> [Instructions to follow]: Copy every line of the following data that includes the string "pose".

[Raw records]
● ● ● ● ● ● ●
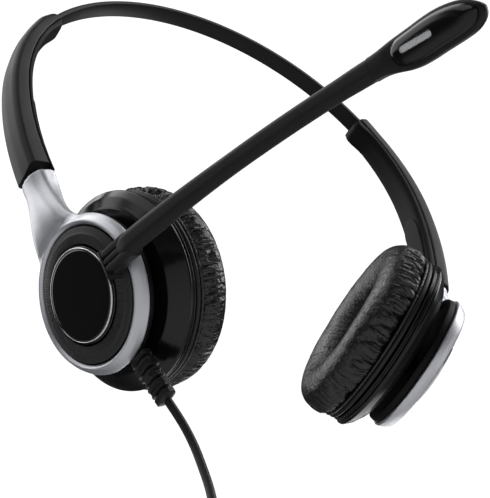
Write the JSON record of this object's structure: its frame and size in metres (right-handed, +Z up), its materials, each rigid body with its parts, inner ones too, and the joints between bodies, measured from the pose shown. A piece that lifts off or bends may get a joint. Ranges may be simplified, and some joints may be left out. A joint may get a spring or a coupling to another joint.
{
  "type": "office headset",
  "caption": "Over-head office headset: flexing headband, sliding metal arms ending in rings, ball-jointed ear cups with cushions, a swinging boom microphone and a coiled lead with a plug.",
  "frame": {"origin": "middle of the headband's underside, where it rests on the wearer's head", "axes": "+Z up, the wearer looks along -Y, and the microphone side is at -X"},
  "size_m": [0.1608, 0.1885, 0.3426],
  "materials": {
    "black_plastic": "satin",
    "soft_black": "soft touch",
    "gloss_black": "gloss",
    "aluminium": "satin brushed",
    "chrome": "polished",
    "steel": "plain",
    "leatherette": "soft grain",
    "cloth": "woven",
    "magnet": "plain",
    "film": "clear film",
    "rubber": "matte",
    "grille": "satin",
    "brass": "plated"
  },
  "bodies": {
    "crown": {"crown_sheath": "black_plastic", "crown_spring": "steel"},
    "left_band": {"left_band_sheath": "black_plastic", "left_band_spring": "steel", "left_slider_stop": "black_plastic"},
    "left_arm": {"left_sleeve_outer": "soft_black", "left_sleeve_inner": "soft_black", "left_yoke": "aluminium", "left_arm_liner": "black_plastic", "left_hub_housing": "black_plastic", "left_cap": "gloss_black", "left_cap_trim": "chrome", "left_ball_stud": "steel", "boom_washer": "steel", "strain_relief": "rubber", "cord": "rubber", "cord_coil": "rubber", "cord_tail": "rubber", "cord_tie": "cloth", "plug_body": "black_plastic", "plug_contacts": "brass"},
    "left_socket": {"left_ball_socket": "black_plastic"},
    "left_cup": {"left_cup_shell": "black_plastic", "left_driver_magnet": "magnet", "left_driver_frame": "black_plastic", "left_driver_diaphragm": "film", "left_baffle": "black_plastic", "left_pad_cloth": "cloth", "left_cushion_ring": "black_plastic", "left_cushion": "leatherette"},
    "right_band": {"right_band_sheath": "black_plastic", "right_band_spring": "steel", "right_slider_stop": "black_plastic"},
    "right_arm": {"right_sleeve_outer": "soft_black", "right_sleeve_inner": "soft_black", "right_yoke": "aluminium", "right_arm_liner": "black_plastic", "right_hub_housing": "black_plastic", "right_cap": "gloss_black", "right_cap_trim": "chrome", "right_ball_stud": "steel", "right_hub_ring": "black_plastic"},
    "right_socket": {"right_ball_socket": "black_plastic"},
    "right_cup": {"right_cup_shell": "black_plastic", "right_driver_magnet": "magnet", "right_driver_frame": "black_plastic", "right_driver_diaphragm": "film", "right_baffle": "black_plastic", "right_pad_cloth": "cloth", "right_cushion_ring": "black_plastic", "right_cushion": "leatherette"},
    "boom_base": {"boom_ring": "black_plastic", "boom_root": "soft_black", "boom_lower": "soft_black"},
    "boom_tip": {"boom_upper": "soft_black", "mic_housing": "soft_black", "mic_cover": "gloss_black", "mic_grille": "grille", "mic_capsule": "steel"}
  },
  "joints": [
    {"name": "left_flex", "type": "hinge", "parent": "crown", "child": "left_band", "pos_m": [-0.0322, 0, -0.00624], "axis": [0, 1, 0], "range_deg": [-4, 16], "stiffness_Nm_per_rad": 2},
    {"name": "right_flex", "type": "hinge", "parent": "crown", "child": "right_band", "pos_m": [0.0322, 0, -0.00624], "axis": [0, -1, 0], "range_deg": [-4, 16], "stiffness_Nm_per_rad": 2},
    {"name": "left_slide", "type": "hinge", "parent": "left_band", "child": "left_arm", "pos_m": [0, 0, -0.0753], "axis": [0, -1, 0], "range_deg": [-14.3, 3.7]},
    {"name": "right_slide", "type": "hinge", "parent": "right_band", "child": "right_arm", "pos_m": [0, 0, -0.0753], "axis": [0, 1, 0], "range_deg": [0, 18]},
    {"name": "left_tilt", "type": "hinge", "parent": "left_arm", "child": "left_socket", "pos_m": [-0.04251, 0.0013, -0.15674], "axis": [0, 1, 0], "range_deg": [-5, 5]},
    {"name": "left_swivel", "type": "hinge", "parent": "left_socket", "child": "left_cup", "pos_m": [-0.04251, 0.0013, -0.15674], "axis": [-0.5373, 0, 0.8434], "range_deg": [-5, 5]},
    {"name": "right_tilt", "type": "hinge", "parent": "right_arm", "child": "right_socket", "pos_m": [0.06028, 0.0013, -0.13482], "axis": [0, 1, 0], "range_deg": [-3, 7]},
    {"name": "right_swivel", "type": "hinge", "parent": "right_socket", "child": "right_cup", "pos_m": [0.06028, 0.0013, -0.13482], "axis": [0.3289, 0, 0.9444], "range_deg": [-5, 5]},
    {"name": "boom_swing", "type": "hinge", "parent": "left_arm", "child": "boom_base", "pos_m": [-0.0506, 0.0013, -0.1619], "axis": [-0.8434, 0, -0.5373], "range_deg": [-46, 254]},
    {"name": "boom_bend", "type": "hinge", "parent": "boom_base", "child": "boom_tip", "pos_m": [-0.04503, -0.07073, -0.18107], "axis": [-0.5121, -0.3023, 0.804], "range_deg": [-30, 30]}
  ]
}
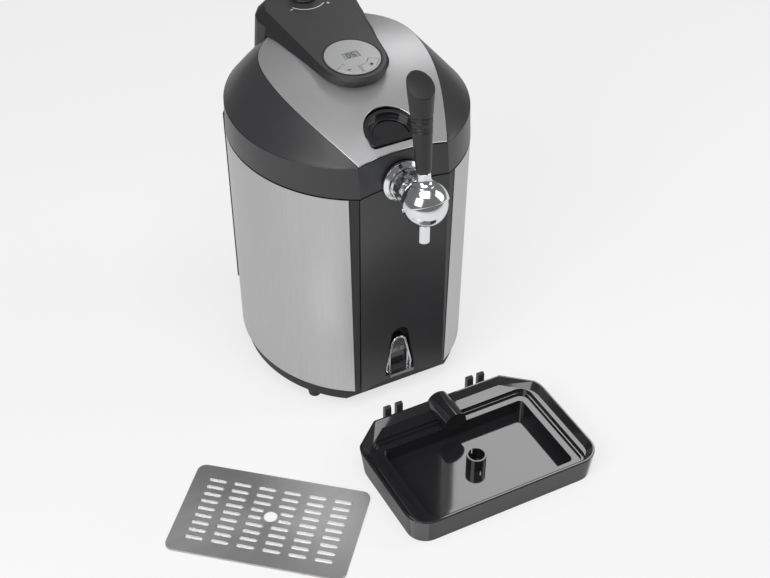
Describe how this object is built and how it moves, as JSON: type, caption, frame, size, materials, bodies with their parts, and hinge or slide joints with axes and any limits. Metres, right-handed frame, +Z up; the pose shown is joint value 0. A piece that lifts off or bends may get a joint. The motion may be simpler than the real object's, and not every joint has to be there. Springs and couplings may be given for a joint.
{
  "type": "mini keg beer dispenser",
  "caption": "Cooled dispenser for a five litre keg: steel-clad body, domed lid with console and pressure knob, ball tap with long handle, wall bottle opener, drip tray and grate.",
  "frame": {"origin": "on the surface it stands on, under the middle of the body", "axes": "+X to the right seen from the front, +Y towards the back, +Z up; the tap points along -Y"},
  "size_m": [0.4733, 0.519, 0.4548],
  "materials": {
    "black_plastic": "fine matt",
    "dark_satin": "satin",
    "console_grey": "satin",
    "silver_paint": "satin silver paint",
    "steel_sheet": "brushed",
    "chrome_parts": "polished",
    "stainless_bright": "turned",
    "well_aluminium": "anodised clear",
    "gloss_black": "gloss inside, satin outside",
    "handle_black": "satin",
    "rubber_black": "matt",
    "brass_parts": "turned",
    "white_foam": "rough foam",
    "liner_plastic": "satin",
    "lcd_glass": "clear window over a grey-green display",
    "circuit_board": "solder mask",
    "ceramic_white": "unglazed"
  },
  "bodies": {
    "housing": {"base": "black_plastic", "feet": "rubber_black", "inner_housing": "black_plastic", "steel_wrap_left": "steel_sheet", "steel_wrap_right": "steel_sheet", "front_panel": "dark_satin", "corner_trim": "black_plastic", "rear_skirt": "black_plastic", "top_deck": "black_plastic", "keg_well": "well_aluminium", "foam_jacket": "white_foam", "cold_block": "well_aluminium", "peltier_module": "ceramic_white", "heat_sink": "well_aluminium", "fan_frame": "black_plastic", "rear_cover": "black_plastic", "cover_screws": "stainless_bright", "power_board": "circuit_board", "power_inlet": "black_plastic", "hinge_brackets": "black_plastic", "hinge_pin": "stainless_bright", "tap_flange": "chrome_parts", "tap_collar": "chrome_parts", "tap_body": "chrome_parts", "tap_nut": "brass_parts", "tap_spout": "chrome_parts", "tap_pivot": "chrome_parts", "bottle_opener": "chrome_parts", "opener_screws": "stainless_bright"},
    "lid": {"lid_rim": "dark_satin", "lid_dome": "dark_satin", "lid_top_panel": "silver_paint", "lid_liner": "liner_plastic", "lid_foam": "white_foam", "lid_seal": "rubber_black", "console": "console_grey", "display_bezel": "silver_paint", "display_window": "lcd_glass", "display_board": "circuit_board", "pressure_regulator": "brass_parts", "gas_cartridge": "stainless_bright", "cartridge_holder": "black_plastic", "latch_bezel": "gloss_black", "hinge_leaf": "black_plastic"},
    "minus": {"minus_button": "silver_paint"},
    "plus": {"plus_button": "silver_paint"},
    "knob": {"pressure_knob": "handle_black"},
    "latch": {"latch_button": "gloss_black"},
    "lever": {"tap_cap": "chrome_parts", "tap_handle": "handle_black"},
    "valve_stem": {"tap_stem": "stainless_bright"},
    "fan": {"fan_rotor": "black_plastic"},
    "tray": {"drip_tray": "gloss_black"},
    "grate": {"drip_grate": "steel_sheet"}
  },
  "joints": [
    {"name": "lid_hinge", "type": "hinge", "parent": "housing", "child": "lid", "pos_m": [0, 0.157, 0.313], "axis": [-1, 0, 0], "range_deg": [0, 95]},
    {"name": "minus_press", "type": "slide", "parent": "lid", "child": "minus", "axis": [0, 0.1184, -0.993], "range_m": [0, 0.001], "stiffness_N_per_m": 400},
    {"name": "plus_press", "type": "slide", "parent": "lid", "child": "plus", "axis": [0, 0.1184, -0.993], "range_m": [0, 0.001], "stiffness_N_per_m": 400},
    {"name": "knob_turn", "type": "hinge", "parent": "lid", "child": "knob", "pos_m": [0, 0.1088, 0.41386], "axis": [0, -0.1184, 0.993], "range_deg": [0, 270]},
    {"name": "latch_press", "type": "slide", "parent": "lid", "child": "latch", "axis": [0, 0.2756, -0.9613], "range_m": [0, 0.003], "stiffness_N_per_m": 500},
    {"name": "tap_lever", "type": "hinge", "parent": "housing", "child": "lever", "pos_m": [0, -0.1803, 0.3104], "axis": [1, 0, 0], "range_deg": [0, 40]},
    {"name": "stem_slide", "type": "slide", "parent": "housing", "child": "valve_stem", "axis": [0, -1, 0], "range_m": [0, 0.0045]},
    {"name": "fan_spin", "type": "hinge", "parent": "housing", "child": "fan", "pos_m": [0, 0.13, 0.19], "axis": [0, 1, 0], "continuous": true},
    {"name": "tray_slide", "type": "slide", "parent": "housing", "child": "tray", "axis": [0, 1, 0], "range_m": [0, 0.042]},
    {"name": "grate_lift", "type": "slide", "parent": "housing", "child": "grate", "axis": [0, 0, 1], "range_m": [0, 0.15]}
  ],
  "couplings": [
    {"joint": "stem_slide", "follows": "tap_lever", "m_per_rad": 0.0057}
  ]
}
● ● ● ● ● ● ●
> [Task response]:
Write the JSON record of this object's structure: its frame and size in metres (right-handed, +Z up), its materials, each rigid body with its parts, inner ones too, and the joints between bodies, measured from the pose shown. A piece that lifts off or bends may get a joint. Ranges may be simplified, and some joints may be left out. A joint may get a spring or a coupling to another joint.
Describe how this object is built and how it moves, as JSON: type, caption, frame, size, materials, bodies with their parts, and hinge or slide joints with axes and any limits. Metres, right-handed frame, +Z up; the pose shown is joint value 0. A piece that lifts off or bends may get a joint. The motion may be simpler than the real object's, and not every joint has to be there. Springs and couplings may be given for a joint.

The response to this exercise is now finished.